If spots remain after the first cleaning, the dress is spot-cleaned and dry-cleaned again. Tarnutzer said the dresses are air-dried, hand-pressed and sprayed with moth-proofer. The dress is then put on an acid-free "bosom form" shaped like a woman's torso, wrapped in acid-free tissue, and sealed in a box with a plastic window, often with other mementoes such as Bible verses or a veil.

Tarnutzer said brides are among his toughest customers. And sometimes he has to tell them - especially brides who partied hard at their garden weddings - that "there's no sense in beating a dress into a rag to get all the spots out. If their daughter or granddaughter wants to wear their dress someday, it's probably better to do alterations on the dress someday than beat it to death now."

Tarnutzer said he attends about a dozen bridal shows a year, and at many of them he sees New York companies offering cleaning and archival packing services for bridal gowns starting at $250 and going much higher.

"I don't know what they do that I don't do," he says, noting his company charges a total of $121 for wedding dress cleaning and preservation.


For those who want to handle the archival preservation process on their own, there are several sources for supplies.

Brides who want to preserve a dress themselves after it is cleaned can order a "Do-It-Yourself" kit from Jacobs Archival Services for about $100. It includes an unbleached cotton garment bag, a specially padded hanger, acid-free tissue and full instructions.

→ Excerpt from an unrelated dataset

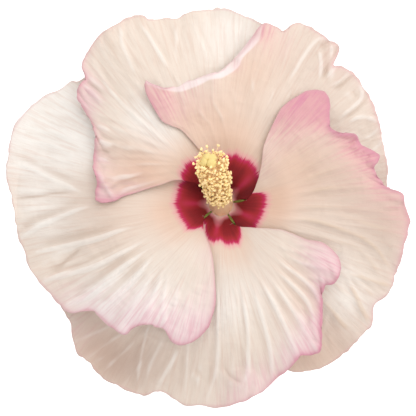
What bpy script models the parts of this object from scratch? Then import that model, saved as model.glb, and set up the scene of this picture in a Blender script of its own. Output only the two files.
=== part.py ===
"""A rose mallow flower, picked with a stub of its stalk and lying face up.

Lengths are in millimetres until a mesh is made, which is in metres. +Z is up, and the origin is under the
middle of the flower, on the surface that its petals rest on.
"""

import math
import random
from collections import namedtuple

import bmesh
import bpy
from mathutils import Matrix, Vector

METRES = 0.001  # metres in a millimetre

# The photograph looks straight down at the flower
PHOTO_SCALE = 0.45  # millimetres to a pixel: the flower is 181 mm wide
PHOTO_ORIGIN = (205.7, 207.0)  # the pixel over the model's origin
PHOTO_AXIS = (208.0, 208.0)  # the pixel that the camera looks straight down on
PHOTO_CENTRE = (221.0, 204.0)  # the pixel where the petals meet
CAMERA_HEIGHT = 1052.0
TRUE_HEIGHT = 12.0  # things this far above the table have their true size in the photograph

# Petals
PETAL_THICKNESS = 0.6
CLAW_RADIUS = 6.2  # where the petals' lower faces start, round the column
SLIT_ANGLE = 4.0  # degrees that each claw stands back from the middle of the slit beside it
PETAL_COLUMNS = 28
PETAL_ROWS = 10
RUFFLE = 1.5  # how far the waves of a petal's margin rise and fall
# Height of a petal's lower face over the table at each distance from the middle of the flower
PETAL_PROFILE = [(6.2, 9.0), (7.6, 12.8), (9.5, 16.7), (12.4, 20), (16.3, 22.9), (22.3, 25.9), (32, 28.4),
                 (45, 28.4), (60, 24.9), (75, 16.9), (92, 4.9)]
# How far the side that lies on top is lifted there, and how far the other side is lowered
LAYER_LIFT = [(6, 0), (9, 0.3), (12, 1.5), (20, 3.2), (40, 6.5), (60, 9.5), (90, 11)]

# Column, pistil, calyx and stalk
COLUMN_FOOT = 9.0  # height of the column's foot
COLUMN_TURN = -14.0  # degrees from +Y, clockwise, of the way that the column leans
COLUMN_TILT = 33.0  # degrees off upright, beyond its bend
COLUMN_BEND = 15.0  # length over which it bends
# Radius, and distance along the column
TUBE_OUTSIDE = [(5.2, 0), (4.7, 3), (3.3, 7), (2.7, 11), (2.4, 15), (2.2, 26), (1.9, 41)]
TUBE_INSIDE = [(1.15, 41), (1.15, 26), (1.15, 15), (1.15, 11), (1.2, 7), (3.7, 3.5), (3.7, 0)]
STAMENS = 60
STAMEN_FIRST = 13.5  # distance along the tube of the lowest filaments
STAMEN_LAST = 40.0
FILAMENT_LENGTH = 6.2
FILAMENT_WIDTH = 0.5
FILAMENT_ROOT = 0.8  # length of filament sunk in the tube
ANTHER_SIZE = (1.7, 1.3, 1.1)
STYLE_WIDTH = 1.3
STYLE_LENGTH = 43.0
BRANCH_LENGTH = 4.6
STIGMA_WIDTH = 3.2
OVARY = [(3.2, 0.3), (3.3, 1.2), (2.8, 2.6), (0.8, 4.6)]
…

Note that you should never touch your dress after it has been cleaned without wearing clean cotton gloves to prevent oils and salt from your skin from transferring to the dress. White gloves are usually available at scrapbooking stores. You can also drape an unbleached white cotton cloth over a hanger padded with acid-free materials, and build a torso to fill out your gown with acid-free tissue.